What to Do With This Information
If you’re in Zones 3 - 4, your highest-leverage move is extending the season with row covers, cold frames, or low tunnels. Two to three extra weeks on either end can mean the difference between cherry tomatoes making a full crop or a marginal one.
If you’re in Zones 5 - 7, you have access to the full range of high-value vegetables. The constraint shifts to space allocation and timing. Basil, cherry tomatoes, and garlic cover most of the ROI case. Add peppers if you have the inclination and the sunny bed.

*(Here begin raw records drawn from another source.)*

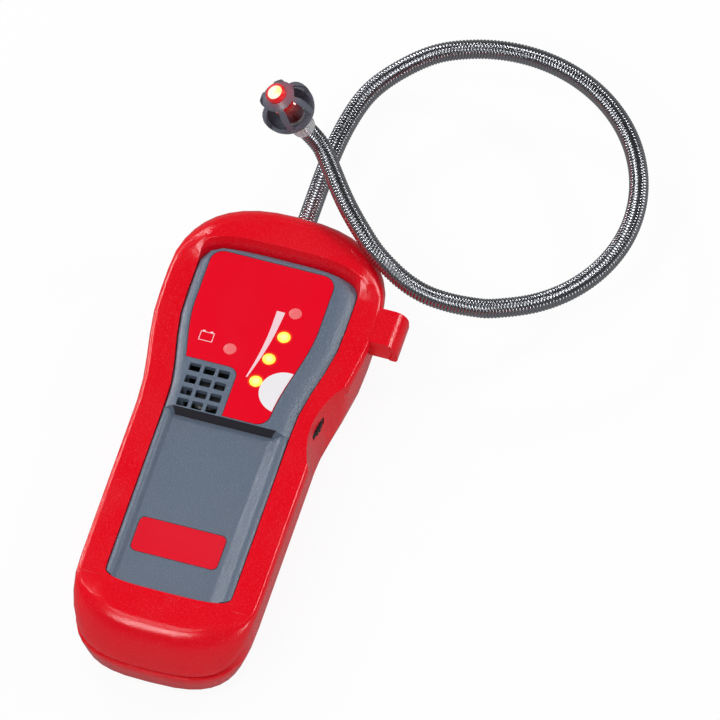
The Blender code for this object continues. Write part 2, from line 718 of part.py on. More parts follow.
def build_front_shell(parts, cutters, paint):
    shell = case_solid("front_shell", 0.0, parts, cutters)
    shell.data.materials.append(paint)
    window = inset(outline(WINDOW_SHAPE), GAP)
    join(shell, plate("window_block", window, 36.5 * mm, PLATEAU_Z + 1.5 * mm, None, cutters))
    cut(shell, trough_cutter(cutters), bezel_cutter(cutters))
    front_shell_inside(shell, cutters)
    low = (-70 * mm, -130 * mm, -10 * mm)
    cut(shell, box("below_parting", low, (70 * mm, 130 * mm, PARTING_Z + GAP / 2), cutters))
    recess = plate("label_recess", label_outline(), PLATEAU_Z - LABEL_RECESS, 50 * mm, None, cutters)
    cut(shell, recess)
    badge_hole = rounded_rectangle(BADGE_SIZE[0] + 2 * GAP, BADGE_SIZE[1] + 2 * GAP, BADGE_CORNER, BADGE_CENTRE)
    cut(shell, plate("badge_recess", badge_hole, PANEL_Z - 0.6 * mm, 45 * mm, None, cutters))
    for row, y in enumerate(SLOT_ROWS):
        for column, x in enumerate(SLOT_COLUMNS):
            hole = rounded_rectangle(*SLOT_SIZE, 0.4 * mm, (x, y), 1)
            cut(shell, plate(f"slot_{row}_{column}", hole, 36 * mm, 46 * mm, None, cutters))
    for index, place in enumerate((*LEVEL_LEDS, BATTERY_LED)):
        cut(shell, led_bore(f"led_hole_{index}", place, cutters))
    cut(shell, wheel_slot("shell_wheel_slot", cutters))
    neck_hole = cylinder("front_neck_hole", NECK_RADIUS + GAP, 30 * mm, (0, 105 * mm, NECK_Z), cutters)
    neck_hole.rotation_euler = (math.pi / 2, 0, 0)
    cut(shell, neck_hole)


def build_rear_shell(parts, cutters, paint):
    shell = case_solid("rear_shell", 0.0, parts, cutters)
    shell.data.materials.append(paint)
    pad = plate("rear_pad", inset(outline(PAD_SHAPE), GAP), 0.0, 4 * mm, None, cutters)
    join(shell, pad)
    cut(shell, case_solid("rear_inside", -CASE_WALL, cutters, cutters))
    high = (70 * mm, 130 * mm, 60 * mm)
    cut(shell, box("above_parting", (-70 * mm, -130 * mm, PARTING_Z - GAP / 2), high, cutters))
    for index, (x, y) in enumerate(SCREW_POINTS):
        join(shell, boss(f"rear_boss_{index}", x, y, 4.2 * mm, PARTING_Z - 0.4 * mm, cutters))
        cut(shell, screw_bore(f"screw_bore_{index}", x, y, 40 * mm, cutters))
        cut(shell, head_seat(f"screw_seat_{index}", x, y, SCREW_SEAT_Z, cutters))
    centre = (0.0, (DOOR_TOP + DOOR_BOTTOM) / 2)
    height = DOOR_TOP - DOOR_BOTTOM
    frame = rounded_rectangle(DOOR_WIDTH + 2 * GAP, height + 2 * GAP, DOOR_CORNER, centre)
    cut(shell, plate("door_recess", frame, -2 * mm, DOOR_THICK + GAP, None, cutters))
    opening_height = height - 2 * DOOR_LEDGE - DOOR_SCREW_LEDGE
    opening_centre = (0.0, centre[1] + (2 * DOOR_LEDGE - DOOR_SCREW_LEDGE) / 2 - DOOR_LEDGE / 2)
    hole = rounded_rectangle(DOOR_WIDTH - 2 * DOOR_LEDGE, opening_height, 2 * mm, opening_centre)
    cut(shell, plate("door_opening", hole, 0.0, 10 * mm, None, cutters))
    neck_hole = cylinder("rear_neck_hole", NECK_RADIUS + GAP, 30 * mm, (0, 105 * mm, NECK_Z), cutters)
    neck_hole.rotation_euler = (math.pi / 2, 0, 0)
    cut(shell, neck_hole)
    boss_place = (0, DOOR_SCREW_Y, 4.8 * mm)
    join(shell, cylinder("door_boss", DOOR_BOSS_RADIUS, 2.8 * mm, boss_place, cutters, sides=20))
    cut(shell, screw_bore("door_screw_bore", 0, DOOR_SCREW_Y, 14 * mm, cutters))


def build_battery_door(parts, cutters, paint):
    centre = (0.0, (DOOR_TOP + DOOR_BOTTOM) / 2)
    door = plate("battery_door", rounded_rectangle(DOOR_WIDTH, DOOR_TOP - DOOR_BOTTOM, DOOR_CORNER, centre),
                 0.0, DOOR_THICK, paint, parts)
    seat_depth = DOOR_SCREW_FACE + DOOR_SCREW_HEAD + GAP
    cut(door, head_seat("door_screw_seat", 0, DOOR_SCREW_Y, seat_depth, cutters))
    cut(door, screw_bore("door_screw_hole", 0, DOOR_SCREW_Y, 6 * mm, cutters))
    for index in range(3):
        y = DOOR_BOTTOM + (10 + 3 * index) * mm
        groove = rounded_rectangle(24 * mm, 1.2 * mm, 0.5 * mm, (0.0, y), 2)
        cut(door, plate(f"door_grip_{index}", groove, -1 * mm, 0.6 * mm, None, cutters))


def screw(name, place, head_height, length, parts, cutters, paint):
    """Pan-head screw with a cross recess, its head at the rear and its point towards the front."""
    profile = [(0.0, length), (0.8 * mm, length), (SCREW_RADIUS, length - 1 * mm), (SCREW_RADIUS, head_height),
               (SCREW_HEAD, head_height), (SCREW_HEAD, 0.4 * mm), (SCREW_HEAD - 0.5 * mm, 0.0), (0.0, 0.0)]
    made = turned(name, profile, paint, parts, 16)
    made.location = place
    half = 1.6 * mm
    for index, (reach, width) in enumerate(((half, 0.3 * mm), (0.3 * mm, half))):
        low = (place[0] - reach, place[1] - width, place[2] - 1 * mm)
        high = (place[0] + reach, place[1] + width, place[2] + 0.7 * mm)
        cut(made, box(f"{name}_recess_{index}", low, high, cutters))


# Front pieces

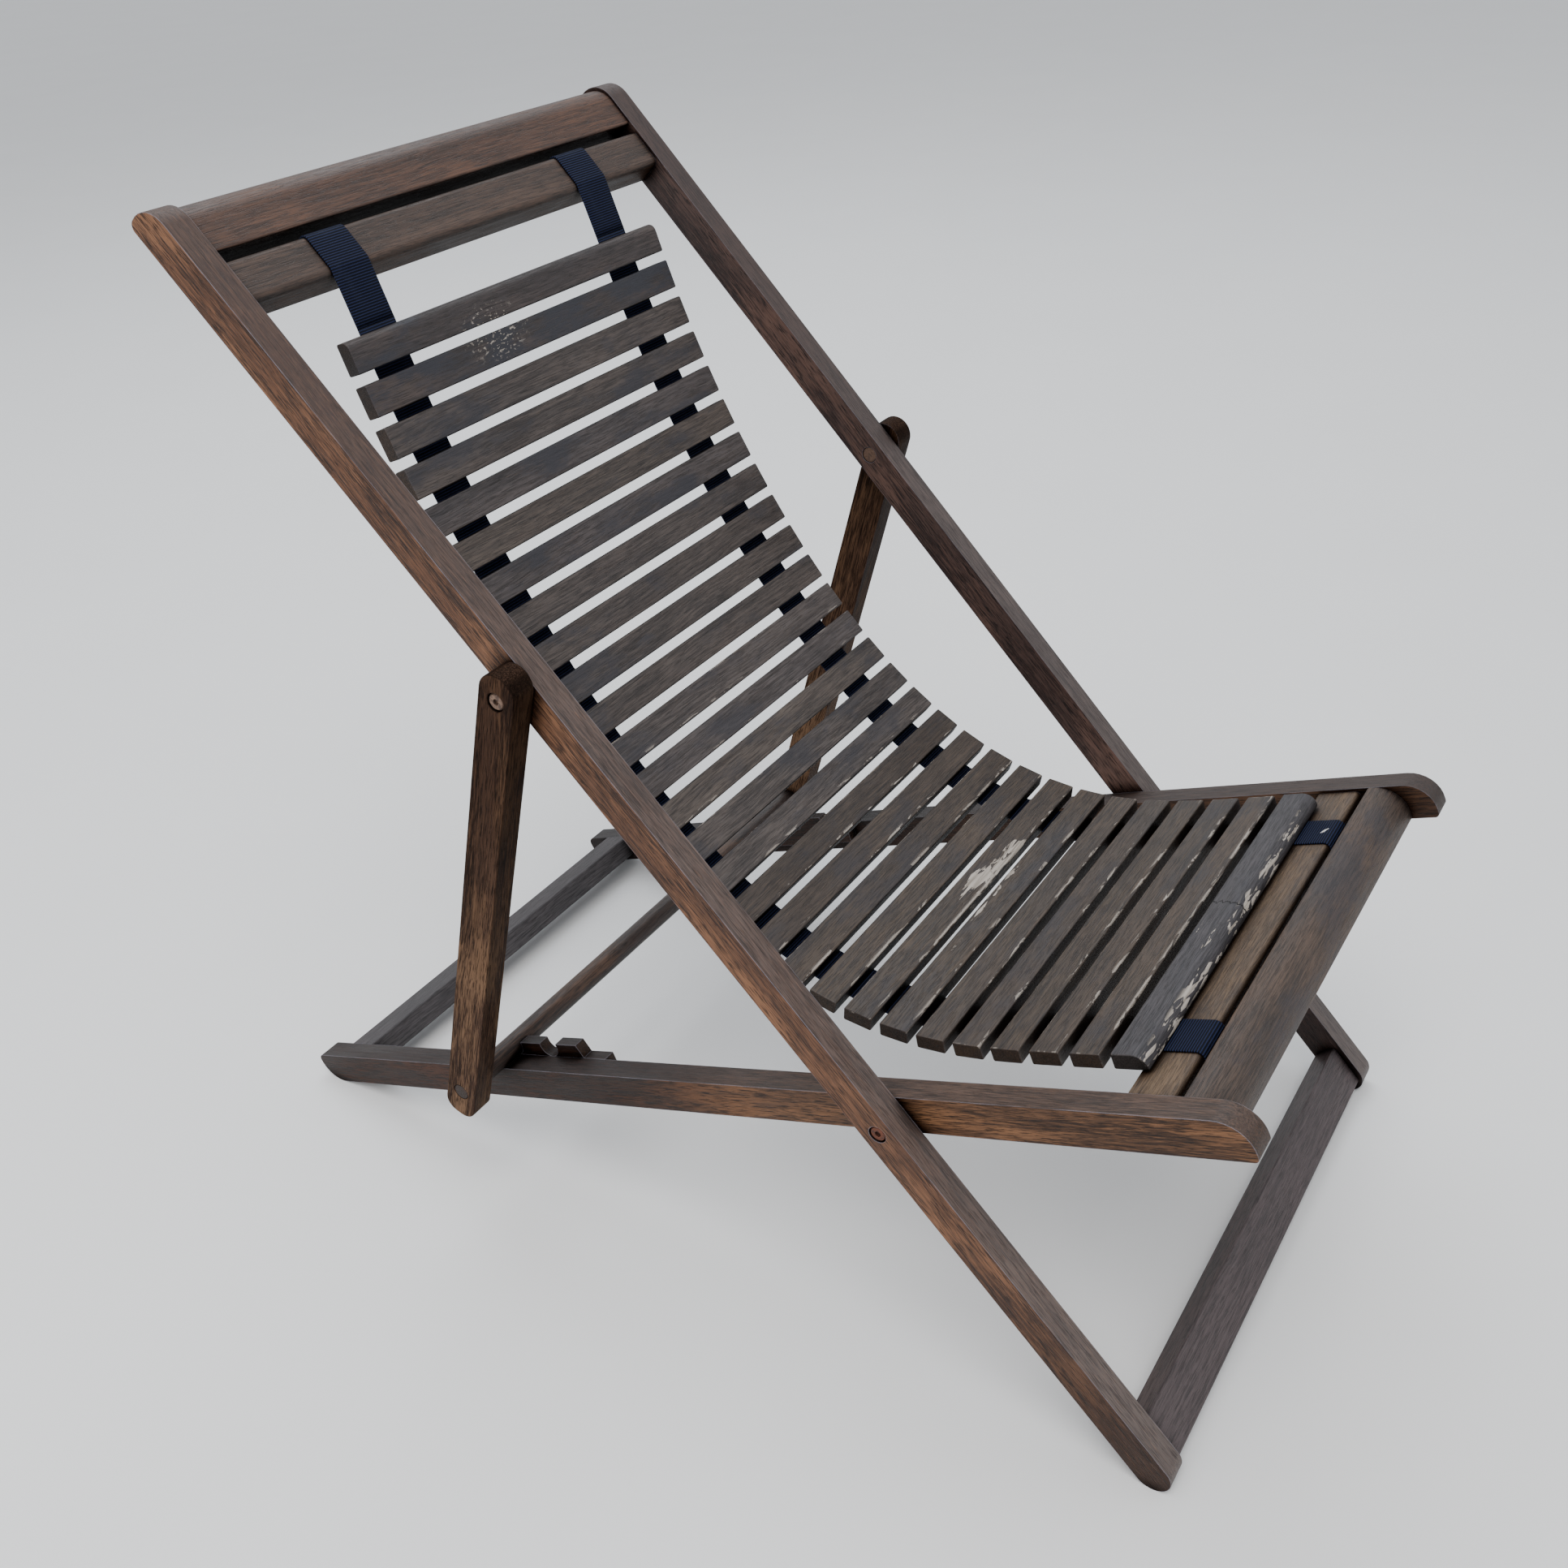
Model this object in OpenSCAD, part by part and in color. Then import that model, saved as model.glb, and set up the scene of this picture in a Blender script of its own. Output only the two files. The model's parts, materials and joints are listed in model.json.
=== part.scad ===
// Folding slatted sun lounger: a hardwood back frame, a seat frame and a prop frame on bolts,
// with a mat of slats carried by two webbing straps. Millimetres, +Z up, the sitter faces -Y.
// Side-view values: x runs forward along a member, y is square to it, towards the sitter.

/* [Frames] */
// width over the two back stiles
frame_w = 550; // [530:2:570]
// lean of the back stiles from level, degrees
back_angle = 47.3; // [46.5:0.1:48]
// thickness of every stile and leg, across the lounger
stile_t = 24; // [22:1:26]
// side gap between two neighbouring frames
side_gap = 2; // [1.8:0.1:2.4]
// depth of the back stiles
back_d = 32; // [30:1:34]
// depth of the seat stiles and prop legs
seat_d = 34; // [33:1:36]
// pivot to the top end of a back stile
back_top = 886; // [882:1:895]
// pivot to the foot of a back stile
back_foot = 374; // [370:1:380]
// pivot to the rear end of a seat stile
seat_rear = 782; // [776:1:784]
// pivot to the front end of a seat stile
seat_front = 301; // [296:1:308]

/* [Prop] */
// seat pivot to prop pivot, up the back stile
prop_up = 443.2; // [440:0.2:446]
// seat pivot to the prop bar in its notch, along the seat stile
notch_at = 468.6; // [466:0.2:470]
// radius of the round prop bar
bar_r = 10.7; // [10:0.1:10.7]
// height of the teeth over the seat stile
tooth_h = 14; // [10:1:16]

/* [Mat] */
// length of a slat, across the lounger
slat_len = 396; // [380:2:400]
// width of a slat
slat_w = 26; // [22:1:27]
// thickness of a slat
slat_t = 13; // [10:1:13]
// distance from slat to slat along the strap
pitch = 35.2; // [35:0.05:35.3]
// width of a strap
strap_w = 40; // [34:1:42]
// half distance between the two straps
strap_x = 151; // [140:1:160]

/* [Hardware] */
// radius of the pivot bolts
bolt_r = 4; // [3:0.5:5]
// radius of the wooden dowels in the rails
dowel_r = 4; // [3:0.5:4.5]

/* [View] */
// node to draw

/* [Hidden] */
$fn = 48;
clear = 0.3;
run_fit = 0.05;
strap_t = 1.6;
slats = 28;

// frame planes across the lounger, right-hand side
back_out = frame_w / 2;
back_in = back_out - stile_t;
seat_out = back_in - side_gap;
seat_in = seat_out - stile_t;
prop_in = back_out + side_gap;
prop_out = prop_in + stile_t;

// ends and rounded corners of the members
foot_r = back_d / 2;
rear_r = 26;
rear_top_r = 7;
nose_r = 28;
crown_r = 25;
crown_back_r = 6;
seat_edge_r = 4;

// corners of the rails: plain ones, and those that a strap bends over
small_r = 2;
top_low_r = 4;
top_high_r = 22;
foot_front_r = 8;
strap_bend_r = 5;
strap_drop_r = 6;

// the feet and the rear ends both touch the ground
pivot_z = (back_foot - foot_r) * sin(back_angle) + foot_r;
rear_x = seat_rear - rear_r;
rear_y = rear_r - seat_d / 2;
reach = sqrt(rear_x * rear_x + rear_y * rear_y);
seat_angle = asin((pivot_z - rear_r) / reach) + atan2(rear_y, rear_x);

// rails of the back frame: [rear x, front x, low y, high y]
top_rail_box = [-(back_top - 4), -(back_top - 54), -14, 14];
strap_rail_box = [-(back_top - 62), -(back_top - 99), -14, 13];
foot_bar_box = [back_foot - 52, back_foot - 8, -14, 10];

// rails of the seat frame
seat_top = seat_d / 2;
front_rail_box = [seat_front - 57, seat_front - 24, -seat_top, seat_top];
front_strap_top = seat_top - 3;
front_strap_box = [seat_front - 103, seat_front - 64, front_strap_top - 26, front_strap_top];
rear_bar_box = [-(seat_rear - 34), -(seat_rear - 70), seat_top - 26, seat_top];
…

If you’re in Zones 8 - 9, the fall and winter garden is where the money is. Most gardeners in these zones either ignore it entirely (because the summer garden is the instinct) or underinvest in it. A Zone 9 gardener who plants a full winter garden of cool-season crops is getting fresh produce at peak retail price - the grocery stores don’t discount winter greens - with minimal inputs.
One note on the zone map caveat from the top of this article: if you’re making planting decisions, look up your specific last and first frost dates, not just your zone number. The USDA hardiness zone map is a starting point. Your local Cooperative Extension Service will have frost date data specific to your county or region that is more accurate than the national map alone.
Retail price data: USDA Agricultural Marketing Service (AMS) retail price reports. Frost-free day estimates: NOAA Climate Data Online; cooperative extension frost date resources by state. Zone descriptions: USDA Agricultural Research Service Plant Hardiness Zone Map (planthardiness.ars.usda.gov).